Stacey Davidson, a Redisa board member, cites this same example and says that is one reason why the new model for tyre recycling was so important. “We created something revolutionary by creating a model of recycling that doesn’t cost the state anything.”

But the court’s liquidation order threatens this. Davidson says it came as a shock: “We weren’t aware of the court action and we didn’t get any papers. We only got notification on Monday so we are still working through it.”

The environment department tried a similar route last November, when the minister issued a interim directive to take over Redisa. But Redisa took this directive to court and it was overturned.

The minister then withdrew the action, and her chance to appeal, in January. But on February 1 the tyre levy started going into the national fiscus. None of it was paid to Redisa.

Without an income source, Redisa notified its suppliers that it would stop collecting tyres on June 1. It said it would, however, still recycle the stock it had.

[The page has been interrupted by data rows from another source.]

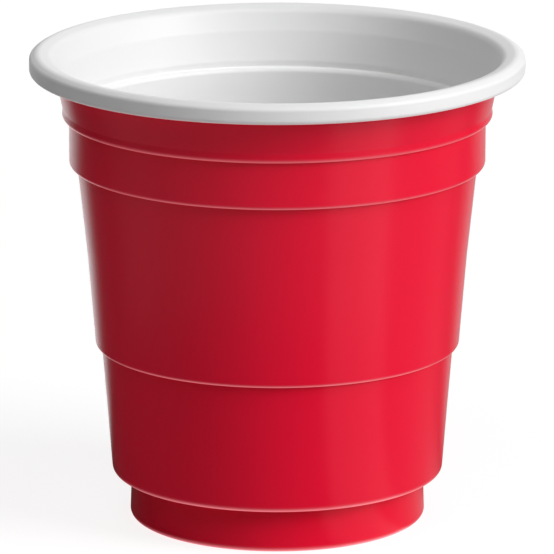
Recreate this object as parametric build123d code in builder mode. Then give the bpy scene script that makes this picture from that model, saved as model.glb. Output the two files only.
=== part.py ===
"""A small two-colour plastic shot cup: one thin sheet drawn into a stepped, nesting shape.

The whole cup is one revolved wall. The corners of its outer face run from the middle of the
underside out to the foot, up over three nesting steps and into the rolled rim. The inner face
has the same corners, one wall inside, and together the two faces are the section of the
sheet. Lengths are in millimetres, the cup stands on Z = 0 and its axis is Z.
"""
import os

from build123d import *

# Overall size
height = 55.0
rim_diameter = 57.1

# Sheet, and the inside radius of its bends
wall = 0.4
sharp_bend = 0.12
nook_bend = 0.1

# Rolled rim: a shoulder, a low round crest, a ridge where the sheet turns down, a tucked edge
rim_depth = 2.3  # from the top of the rim down to its underside
shoulder_inset = 2.3  # from the edge of the rim in to the shoulder
shoulder_fall = 0.28  # from the crest down to the shoulder
shoulder_bend = 0.6
crest_inset = 1.1  # from the edge of the rim in to its crest
crest_bend = 0.7
ridge_fall = 0.3  # from the crest down to the ridge
ridge_bend = 0.1
tuck_bend = 0.1
tuck_rise = 0.35  # the tucked-in edge rises towards the flare
tuck_gap = 0.3  # between the tucked-in edge and the flare
flare_height = 3.0  # from the top of the rim down to where the neck turns outwards
flare_bend = 2.0
rim_overhang = 3.1  # from the foot of the flare out to the edge of the rim

# Neck
neck_height = 7.54  # from the top of the rim down to the neck's step
neck_lean_share = 0.205  # radius gained for each unit of height
neck_shelf = 0.22
crease_height = 1.12  # above the neck's step
crease_depth = 0.12  # how far the wall draws in above the lip
crease_bend = 0.4

# Grip band
band_height = 5.54
band_shelf = 0.28

# Upper body, the tall wall
upper_draft_share = 0.0948  # radius gained for each unit of height
upper_shelf = 0.07
upper_bow = 0.12  # how far the middle of the wall draws in as it cools
bow_spread_share = 0.85  # part of the wall that the bow takes

# Lower body
lower_height = 15.23
lower_draft_share = 0.0795  # radius gained for each unit of height
lower_bend = 0.4
lower_shelf = 1.3

# Foot and base
foot_height = 5.27
foot_undercut = 0.19  # the foot is this much narrower at its top
foot_bend = 0.3
stand_width = 0.8  # flat ring that the cup stands on
base_lift = 1.2  # base panel above the table
base_taper = 0.3
base_bend = 0.3

# Levels, from the table up and from the rim down
lower_top = foot_height + lower_height
neck_level = height - neck_height
band_level = neck_level - band_height
crease_level = neck_level + crease_height
flare_level = height - flare_height
upper_middle = (lower_top + band_level) / 2

# Radii of the outer face, from the rim in to the foot. A step is a nook, a shelf and a bend.
sharp_step = nook_bend + sharp_bend + wall
rim_radius = rim_diameter / 2
flare_radius = rim_radius - rim_overhang
crease_radius = flare_radius - neck_lean_share * (flare_level - crease_level)
neck_radius = crease_radius + crease_depth
band_radius = neck_radius - sharp_step - neck_shelf
upper_top_radius = band_radius - sharp_step - band_shelf
upper_bottom_radius = upper_top_radius - upper_draft_share * (band_level - lower_top)
lower_top_radius = upper_bottom_radius - sharp_step - upper_shelf
lower_bottom_radius = lower_top_radius - lower_draft_share * lower_height
foot_top_radius = lower_bottom_radius - nook_bend - lower_bend - wall - lower_shelf
foot_radius = foot_top_radius + foot_undercut
stand_radius = foot_radius - foot_bend - wall - stand_width - sharp_bend - wall
base_radius = stand_radius - base_taper

# The bowed wall is two straight halves that meet at a knee, with one long bend over both
knee_radius = (upper_bottom_radius + upper_top_radius) / 2 - 2 * upper_bow
half_wall = upper_middle - lower_top
bow_bend = bow_spread_share * half_wall**2 / (2 * upper_bow)

# The rolled rim. The roll hides the outer face of the sheet, and its corners are on that face.
crest_center = Vector(rim_radius - crest_inset, height - wall - crest_bend)
crest_circle = Edge.make_circle(crest_bend, Plane(crest_center))
shoulder_radius = rim_radius - shoulder_inset
shoulder_level = height - wall - shoulder_fall
ridge_level = height - wall - ridge_fall
skirt_radius = rim_radius - wall
tuck_level = height - rim_depth + wall
shoulder_line = ConstrainedLines(
    crest_circle,
    (shoulder_radius, shoulder_level),
    selector=lambda lines: lines.sort_by(Axis.Y)[-1],
)
ridge_line = ConstrainedLines(
    crest_circle,
    (skirt_radius, ridge_level),
    selector=lambda lines: lines.sort_by(Axis.Y)[-1],
)
crest_start = shoulder_line.vertices().sort_by(Axis.X)[-1].center()
crest_end = ridge_line.vertices().sort_by(Axis.X)[0].center()
crest_sweep = (crest_start - crest_center).get_angle(crest_end - crest_center)

# The tucked edge stops short of the flare
flare_lean_share = (shoulder_radius - flare_radius) / (shoulder_level - flare_level)
edge_level = tuck_level + tuck_rise
edge_radius = flare_radius + flare_lean_share * (edge_level - flare_level) + tuck_gap

# Corners of the outer face up to the crest and after it, with the inside radius of each bend
wall_bends = [
    ((base_radius, base_lift), base_bend),
    ((stand_radius, 0), sharp_bend),
    ((foot_radius, 0), foot_bend),
    ((foot_top_radius, foot_height), nook_bend),
    ((lower_bottom_radius, foot_height), lower_bend),
    ((lower_top_radius, lower_top), nook_bend),
    ((upper_bottom_radius, lower_top), sharp_bend),
    ((knee_radius, upper_middle), bow_bend),
    ((upper_top_radius, band_level), nook_bend),
    ((band_radius, band_level), sharp_bend),
    ((band_radius, neck_level), nook_bend),
    ((neck_radius, neck_level), sharp_bend),
    ((crease_radius, crease_level), crease_bend),
    ((flare_radius, flare_level), flare_bend),
    ((shoulder_radius, shoulder_level), shoulder_bend),
]
rim_bends = [
    ((skirt_radius, ridge_level), ridge_bend),
    ((skirt_radius, tuck_level), tuck_bend),
]
base_center = Vector(0, base_lift)
cut_edge = Vector(edge_radius, edge_level)


def bent_line(start, bends, end, depth):
    """A run of the sheet, at this depth below its outer face."""
    route = [start] + [Vector(*corner) for corner, _ in bends] + [end]
    runs = [(after - before).normalized() for before, after in zip(route, route[1:])]
    corners, rounds = [], []
    for corner, arriving, leaving, (_, bend) in zip(route[1:], runs, runs[1:], bends):
        inward = arriving.rotate(Axis.Z, 90) + leaving.rotate(Axis.Z, 90)
        corners.append(corner + inward * (2 * depth / inward.length**2))
        turns_inward = arriving.cross(leaving).Z > 0
        rounds.append(bend + wall - depth if turns_inward else bend + depth)
    first = start + runs[0].rotate(Axis.Z, 90) * depth
    last = end + runs[-1].rotate(Axis.Z, 90) * depth
    return FilletPolyline(first, corners, last, radius=rounds)


def sheet_face(depth):
    """One face of the sheet, from the axis over the crest to the cut edge under the rim."""
    side = bent_line(base_center, wall_bends, crest_start, depth)
    crest = JernArc(side @ 1, side % 1, crest_bend + depth, -crest_sweep)
    rim = bent_line(crest_end, rim_bends, cut_edge, depth)
    return side @ 0, rim @ 1


with BuildPart() as cup:
    with BuildSketch(Plane.XZ):
        with BuildLine():
            outer_start, outer_end = sheet_face(0)
            inner_start, inner_end = sheet_face(wall)
            Line(outer_start, inner_start)
            Line(outer_end, inner_end)
        make_face()
    revolve(axis=Axis.Z)
cup.part.label = "cup"

os.makedirs("parts", exist_ok=True)
export_step(cup.part, "parts/cup.step")

print(f"foot diameter {2 * foot_radius:.2f}, steps at {foot_height:.2f}, {lower_top:.2f},")
print(f"{band_level:.2f} and {neck_level:.2f}, plastic {cup.part.volume:.0f} cubic millimetres")
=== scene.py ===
# %% [markdown]
# A small two-colour party cup, drawn from one sheet of polystyrene.
#
# The real cup starts as a flat sheet with a red film on one face and white on the other. The
# warm sheet is pulled into a mould, cut free, and its edge is rolled outwards into a bead.
# So there is one skin with two faces, and everything below follows from the line that the
# sheet draws when the cup is cut down the middle. That line comes first, then the finish of
# the two faces, and then a small lathe in Geometry Nodes turns the line into the cup.

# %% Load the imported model
import math

import bpy
import numpy as np
from mathutils import Matrix, Vector


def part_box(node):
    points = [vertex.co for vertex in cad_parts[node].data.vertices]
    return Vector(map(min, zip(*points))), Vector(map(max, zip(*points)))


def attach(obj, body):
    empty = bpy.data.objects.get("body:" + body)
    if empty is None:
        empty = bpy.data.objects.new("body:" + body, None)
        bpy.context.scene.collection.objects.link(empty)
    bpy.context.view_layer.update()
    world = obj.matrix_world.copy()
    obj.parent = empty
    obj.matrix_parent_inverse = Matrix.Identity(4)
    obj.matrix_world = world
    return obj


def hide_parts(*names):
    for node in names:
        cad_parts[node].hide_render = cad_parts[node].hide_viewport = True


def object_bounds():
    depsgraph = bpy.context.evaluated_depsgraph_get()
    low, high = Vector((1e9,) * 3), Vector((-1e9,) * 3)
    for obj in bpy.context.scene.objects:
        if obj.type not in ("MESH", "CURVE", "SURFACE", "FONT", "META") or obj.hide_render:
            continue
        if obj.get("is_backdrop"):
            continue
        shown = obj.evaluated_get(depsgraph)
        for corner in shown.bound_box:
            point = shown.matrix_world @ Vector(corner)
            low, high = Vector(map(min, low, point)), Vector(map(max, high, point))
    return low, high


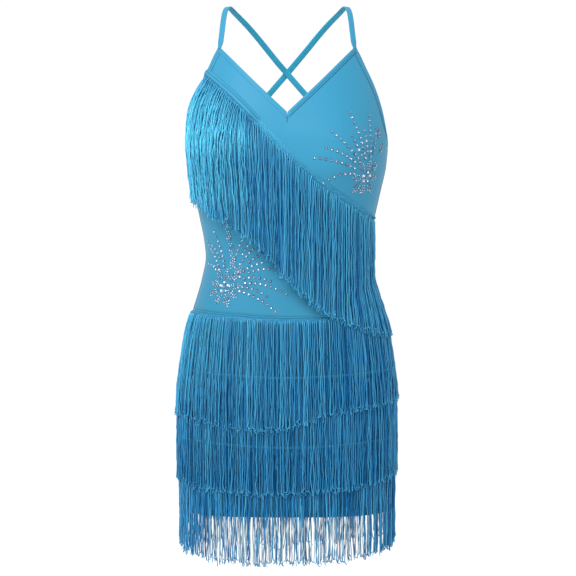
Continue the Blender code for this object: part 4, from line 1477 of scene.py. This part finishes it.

The environment department then went to court, asking for a liquidation order to “protect” the recycling assets and any money in Redisa’s three bank accounts. It was granted.

The liquidator was also given special authority to continue operations, but they have ground to a halt.

This comes at a time when Redisa’s blueprint is being extended to other sectors of the economy. The environment department has asked glass and plastic manufacturers to submit plans for recycling the waste that their products create.

This move has been met by opposition, with companies saying it will cost them too much money and will lead to jobs being cut. The example that would have proved them wrong has failed.

The department did not respond to a request for comment.